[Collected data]
== == ==

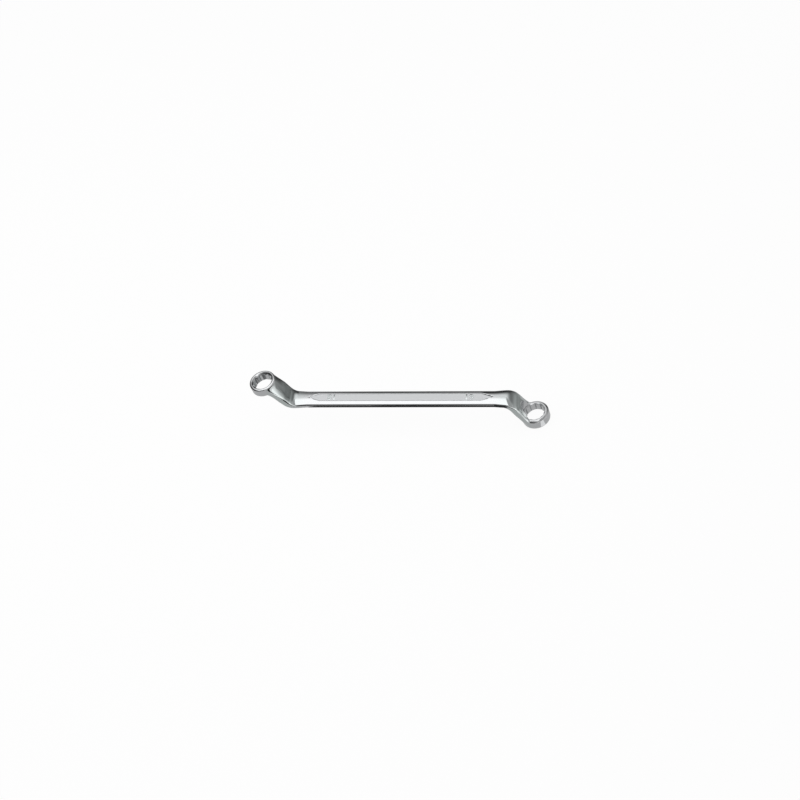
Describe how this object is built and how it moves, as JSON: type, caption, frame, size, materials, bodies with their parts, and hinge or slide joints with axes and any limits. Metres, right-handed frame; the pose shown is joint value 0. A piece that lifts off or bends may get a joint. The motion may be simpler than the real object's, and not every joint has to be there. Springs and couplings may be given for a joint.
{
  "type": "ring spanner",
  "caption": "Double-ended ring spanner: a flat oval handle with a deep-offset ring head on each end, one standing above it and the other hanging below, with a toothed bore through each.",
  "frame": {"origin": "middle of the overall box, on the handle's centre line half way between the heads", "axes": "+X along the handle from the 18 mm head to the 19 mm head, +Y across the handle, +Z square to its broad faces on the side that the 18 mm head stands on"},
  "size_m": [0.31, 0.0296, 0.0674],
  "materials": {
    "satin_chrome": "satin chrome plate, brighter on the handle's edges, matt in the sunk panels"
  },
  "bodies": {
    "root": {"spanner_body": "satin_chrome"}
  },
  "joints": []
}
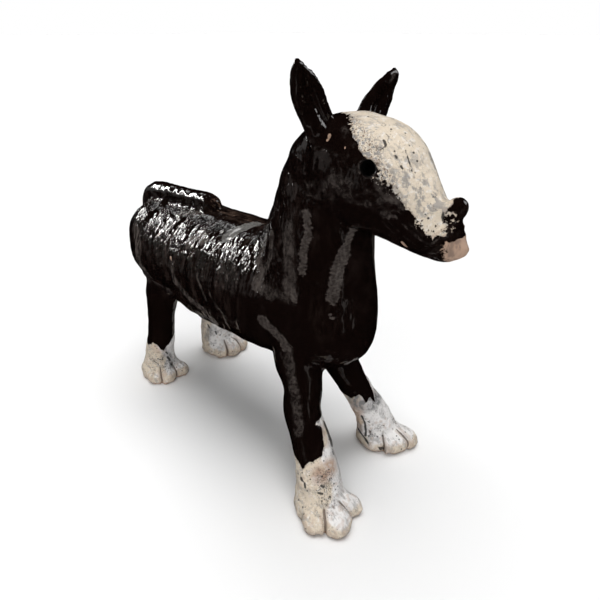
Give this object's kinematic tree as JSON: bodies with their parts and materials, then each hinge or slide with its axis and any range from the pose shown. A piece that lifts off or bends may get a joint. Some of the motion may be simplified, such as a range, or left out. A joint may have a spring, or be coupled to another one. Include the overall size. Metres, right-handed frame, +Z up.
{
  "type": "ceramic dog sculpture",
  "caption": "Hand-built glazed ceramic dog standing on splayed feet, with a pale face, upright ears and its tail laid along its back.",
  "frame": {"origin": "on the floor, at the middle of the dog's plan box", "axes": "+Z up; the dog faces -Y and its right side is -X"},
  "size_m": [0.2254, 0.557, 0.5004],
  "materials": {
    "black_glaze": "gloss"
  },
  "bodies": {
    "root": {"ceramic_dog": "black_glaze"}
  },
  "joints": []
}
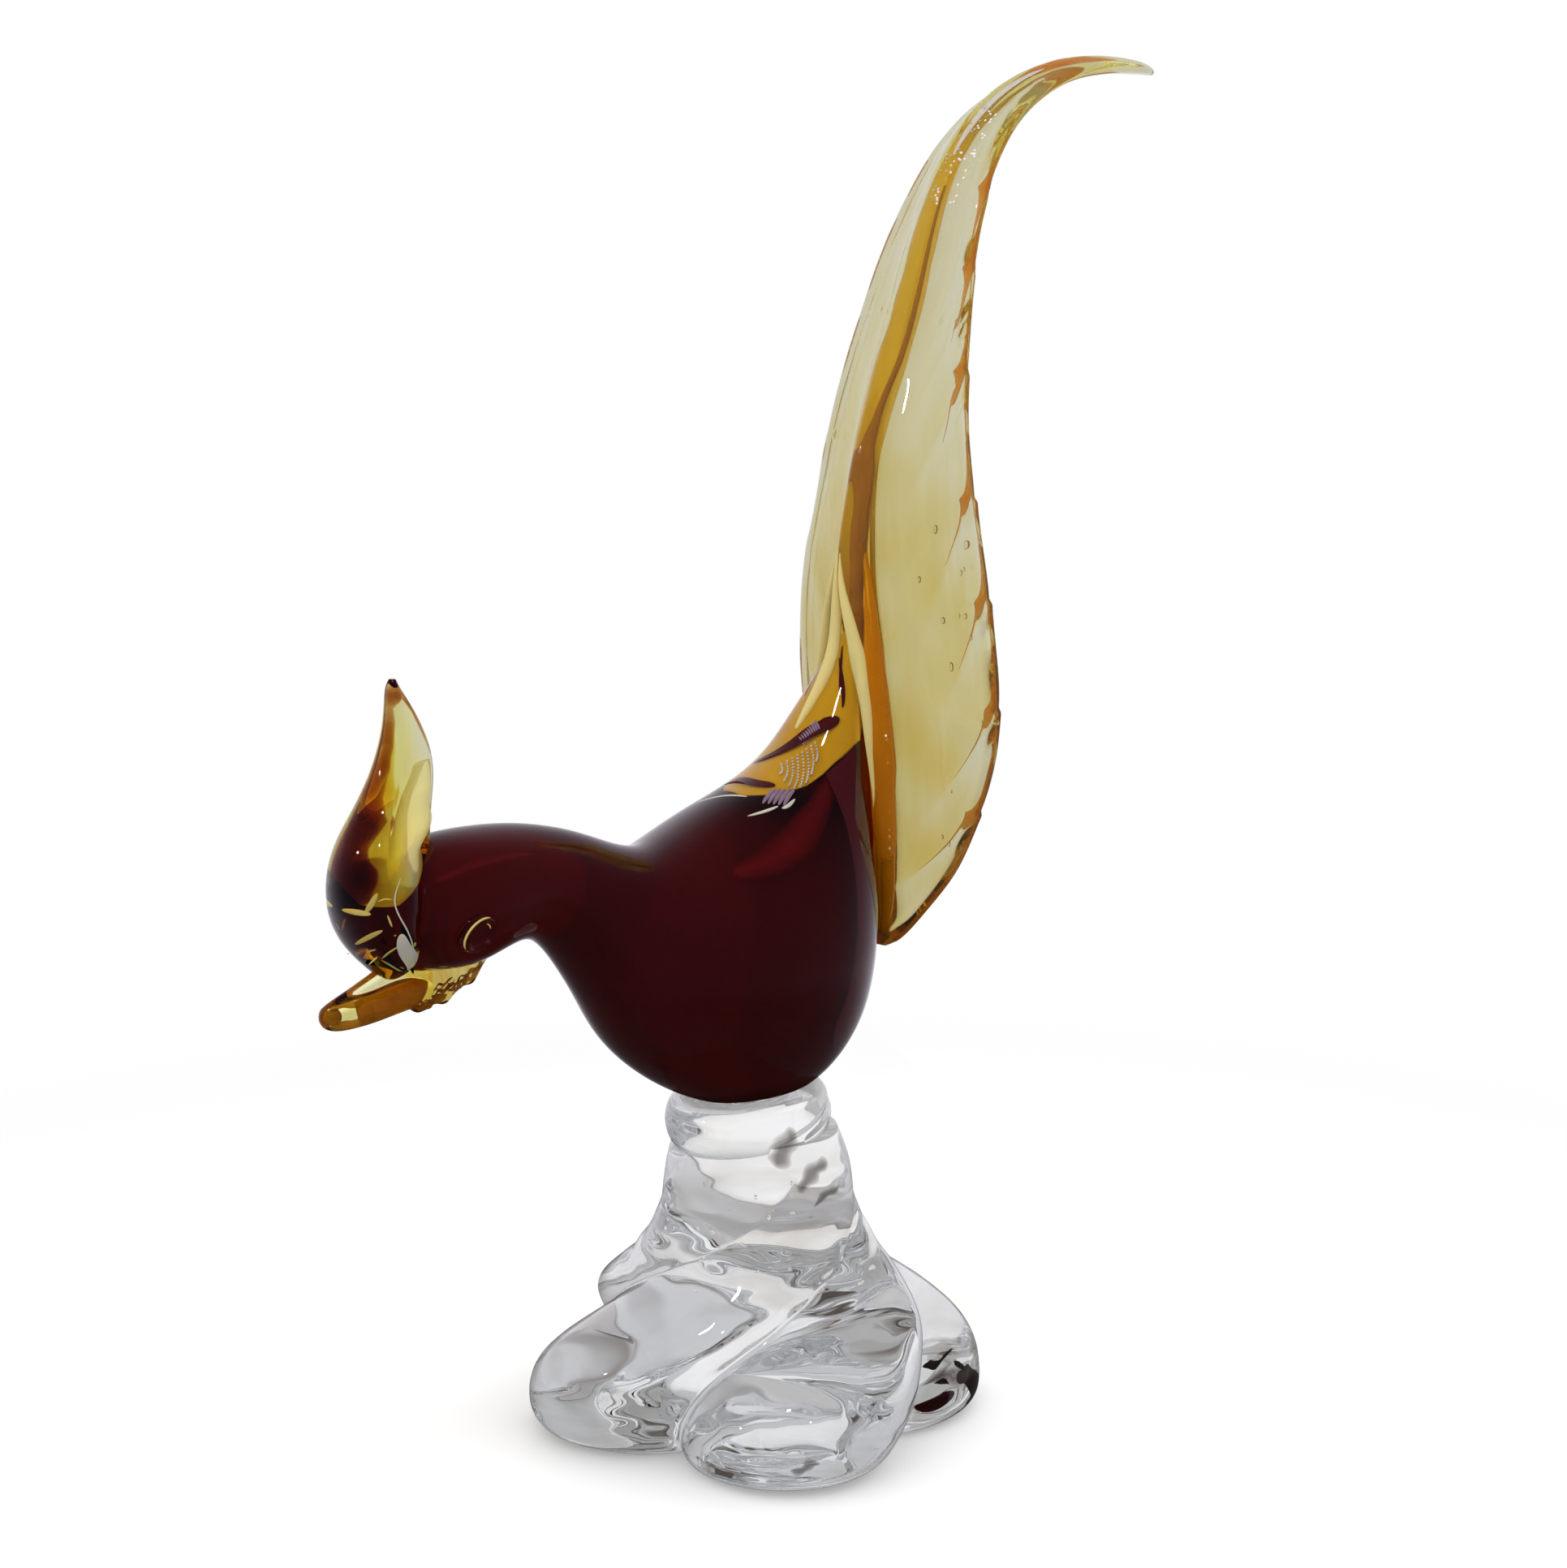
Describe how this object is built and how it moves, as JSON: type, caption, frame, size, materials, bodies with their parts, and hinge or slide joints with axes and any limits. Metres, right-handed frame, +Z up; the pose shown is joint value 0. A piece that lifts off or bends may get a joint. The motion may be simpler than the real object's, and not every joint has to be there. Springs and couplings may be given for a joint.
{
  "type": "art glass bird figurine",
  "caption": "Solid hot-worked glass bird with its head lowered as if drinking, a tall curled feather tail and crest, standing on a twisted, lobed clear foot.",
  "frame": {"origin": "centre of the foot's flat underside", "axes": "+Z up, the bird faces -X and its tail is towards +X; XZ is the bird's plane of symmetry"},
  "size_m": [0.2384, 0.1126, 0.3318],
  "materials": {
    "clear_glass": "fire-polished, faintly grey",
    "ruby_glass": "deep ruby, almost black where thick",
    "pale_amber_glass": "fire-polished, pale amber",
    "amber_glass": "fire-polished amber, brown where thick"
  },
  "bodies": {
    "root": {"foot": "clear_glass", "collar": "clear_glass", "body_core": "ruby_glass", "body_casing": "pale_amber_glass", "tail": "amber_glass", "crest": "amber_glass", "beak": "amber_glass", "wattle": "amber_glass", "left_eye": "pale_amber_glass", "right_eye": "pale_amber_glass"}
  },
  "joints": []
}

== == ==

> What needs to be done:
Repeat the records above exactly, leaving none out.

> The completed task:
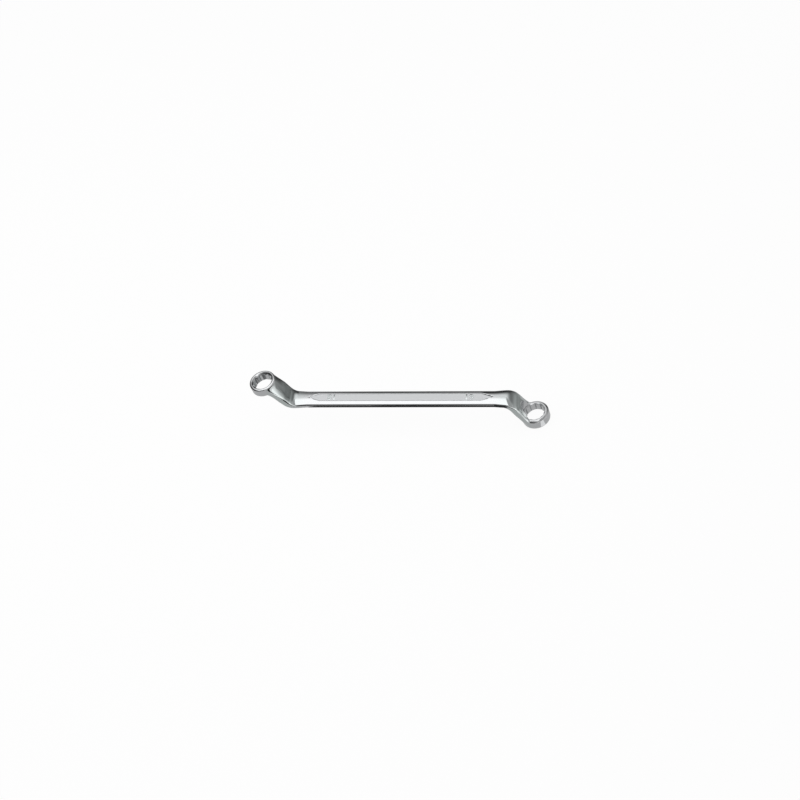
Describe how this object is built and how it moves, as JSON: type, caption, frame, size, materials, bodies with their parts, and hinge or slide joints with axes and any limits. Metres, right-handed frame; the pose shown is joint value 0. A piece that lifts off or bends may get a joint. The motion may be simpler than the real object's, and not every joint has to be there. Springs and couplings may be given for a joint.
{
  "type": "ring spanner",
  "caption": "Double-ended ring spanner: a flat oval handle with a deep-offset ring head on each end, one standing above it and the other hanging below, with a toothed bore through each.",
  "frame": {"origin": "middle of the overall box, on the handle's centre line half way between the heads", "axes": "+X along the handle from the 18 mm head to the 19 mm head, +Y across the handle, +Z square to its broad faces on the side that the 18 mm head stands on"},
  "size_m": [0.31, 0.0296, 0.0674],
  "materials": {
    "satin_chrome": "satin chrome plate, brighter on the handle's edges, matt in the sunk panels"
  },
  "bodies": {
    "root": {"spanner_body": "satin_chrome"}
  },
  "joints": []
}
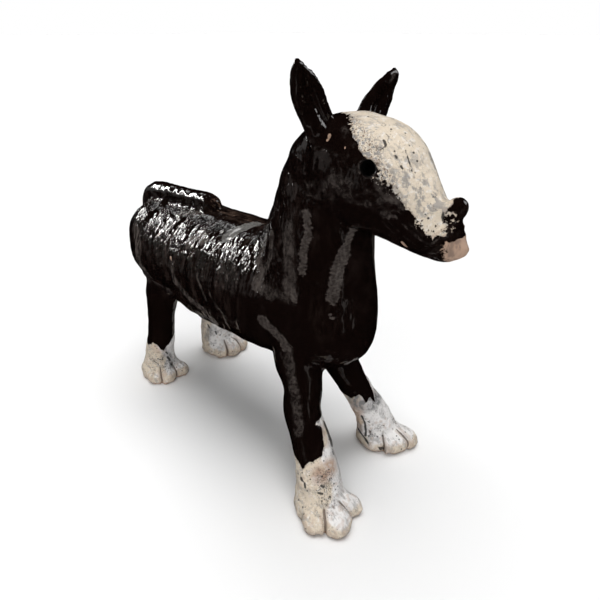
Give this object's kinematic tree as JSON: bodies with their parts and materials, then each hinge or slide with its axis and any range from the pose shown. A piece that lifts off or bends may get a joint. Some of the motion may be simplified, such as a range, or left out. A joint may have a spring, or be coupled to another one. Include the overall size. Metres, right-handed frame, +Z up.
{
  "type": "ceramic dog sculpture",
  "caption": "Hand-built glazed ceramic dog standing on splayed feet, with a pale face, upright ears and its tail laid along its back.",
  "frame": {"origin": "on the floor, at the middle of the dog's plan box", "axes": "+Z up; the dog faces -Y and its right side is -X"},
  "size_m": [0.2254, 0.557, 0.5004],
  "materials": {
    "black_glaze": "gloss"
  },
  "bodies": {
    "root": {"ceramic_dog": "black_glaze"}
  },
  "joints": []
}
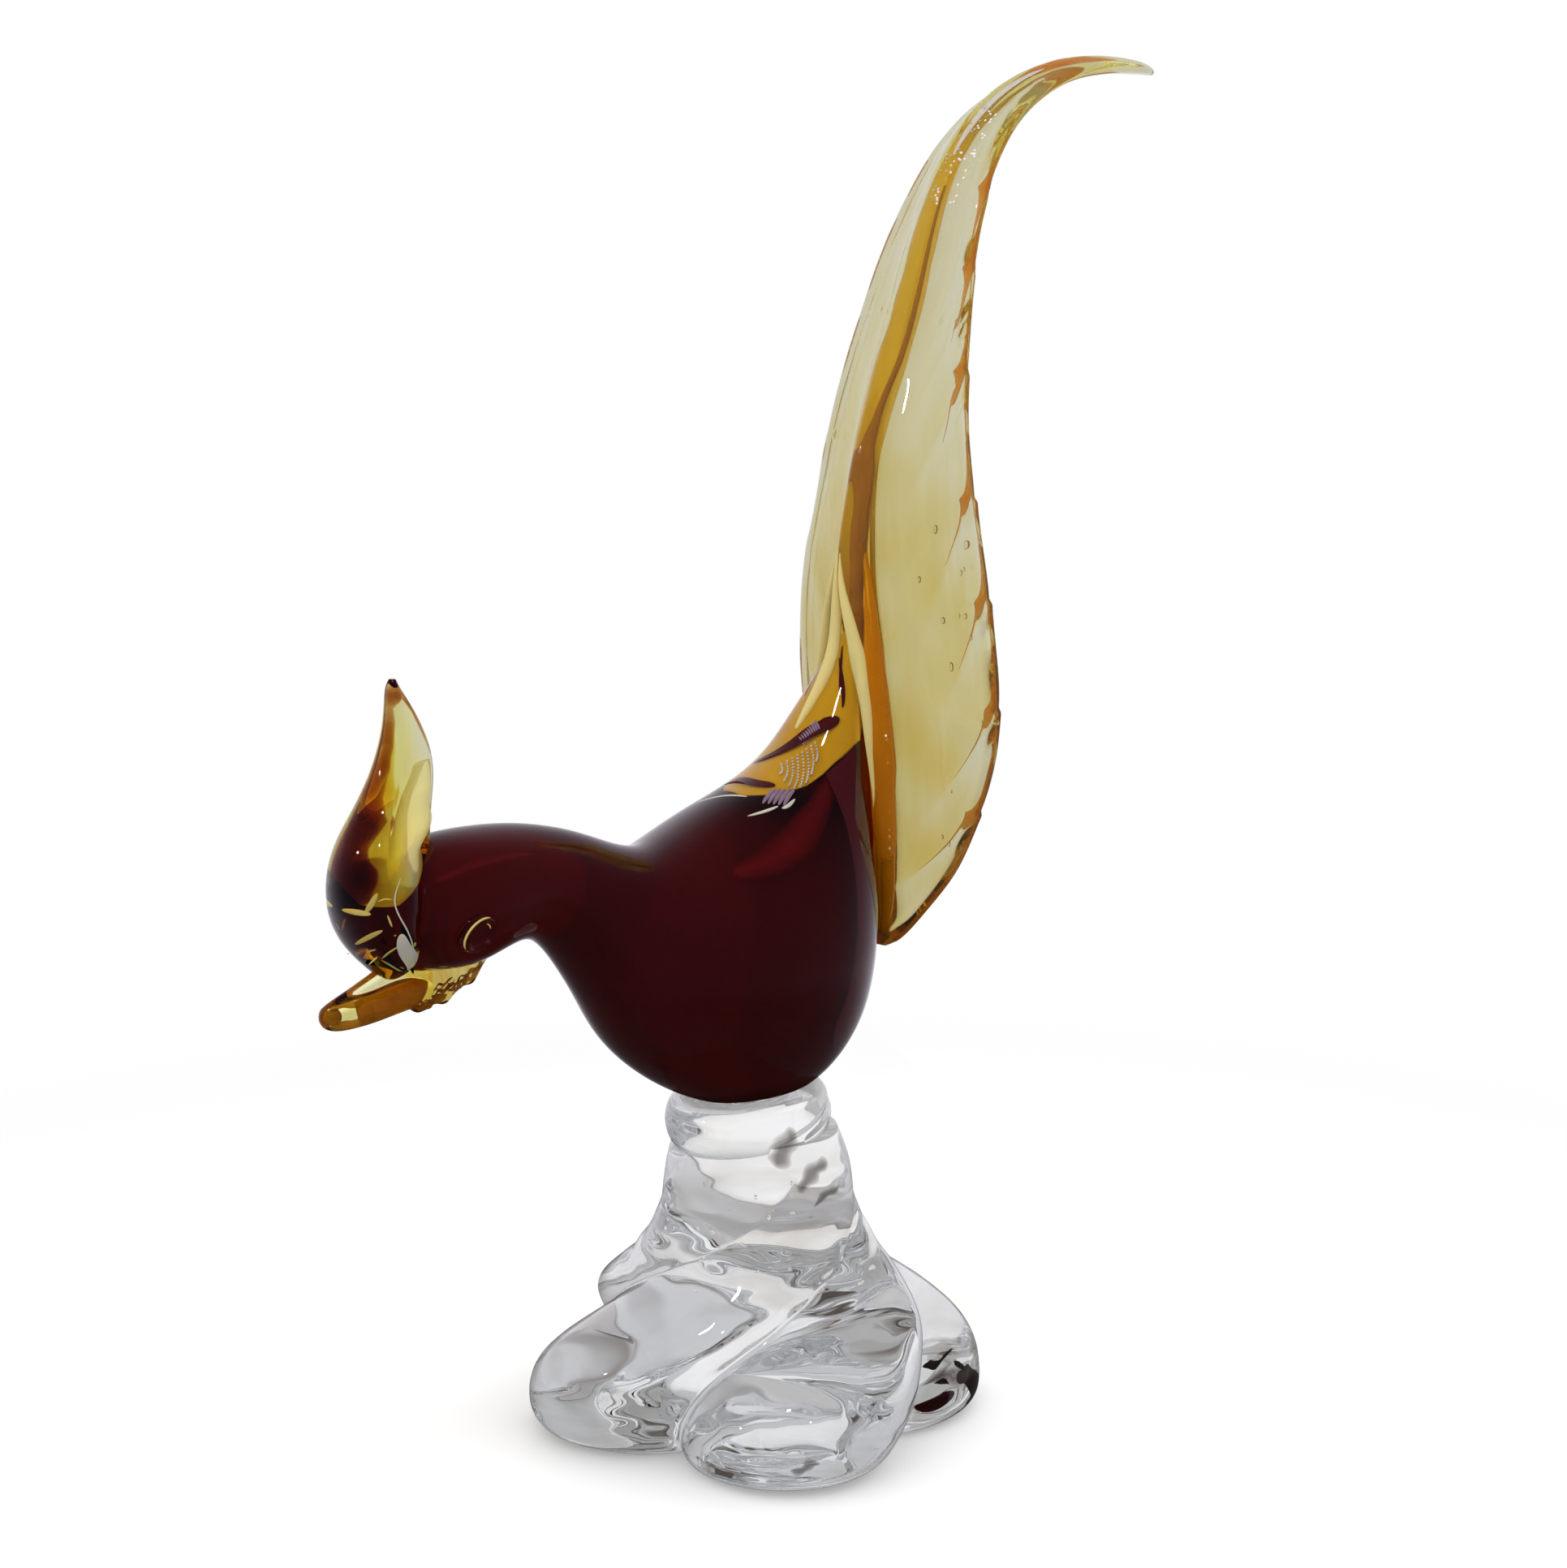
Describe how this object is built and how it moves, as JSON: type, caption, frame, size, materials, bodies with their parts, and hinge or slide joints with axes and any limits. Metres, right-handed frame, +Z up; the pose shown is joint value 0. A piece that lifts off or bends may get a joint. The motion may be simpler than the real object's, and not every joint has to be there. Springs and couplings may be given for a joint.
{
  "type": "art glass bird figurine",
  "caption": "Solid hot-worked glass bird with its head lowered as if drinking, a tall curled feather tail and crest, standing on a twisted, lobed clear foot.",
  "frame": {"origin": "centre of the foot's flat underside", "axes": "+Z up, the bird faces -X and its tail is towards +X; XZ is the bird's plane of symmetry"},
  "size_m": [0.2384, 0.1126, 0.3318],
  "materials": {
    "clear_glass": "fire-polished, faintly grey",
    "ruby_glass": "deep ruby, almost black where thick",
    "pale_amber_glass": "fire-polished, pale amber",
    "amber_glass": "fire-polished amber, brown where thick"
  },
  "bodies": {
    "root": {"foot": "clear_glass", "collar": "clear_glass", "body_core": "ruby_glass", "body_casing": "pale_amber_glass", "tail": "amber_glass", "crest": "amber_glass", "beak": "amber_glass", "wattle": "amber_glass", "left_eye": "pale_amber_glass", "right_eye": "pale_amber_glass"}
  },
  "joints": []
}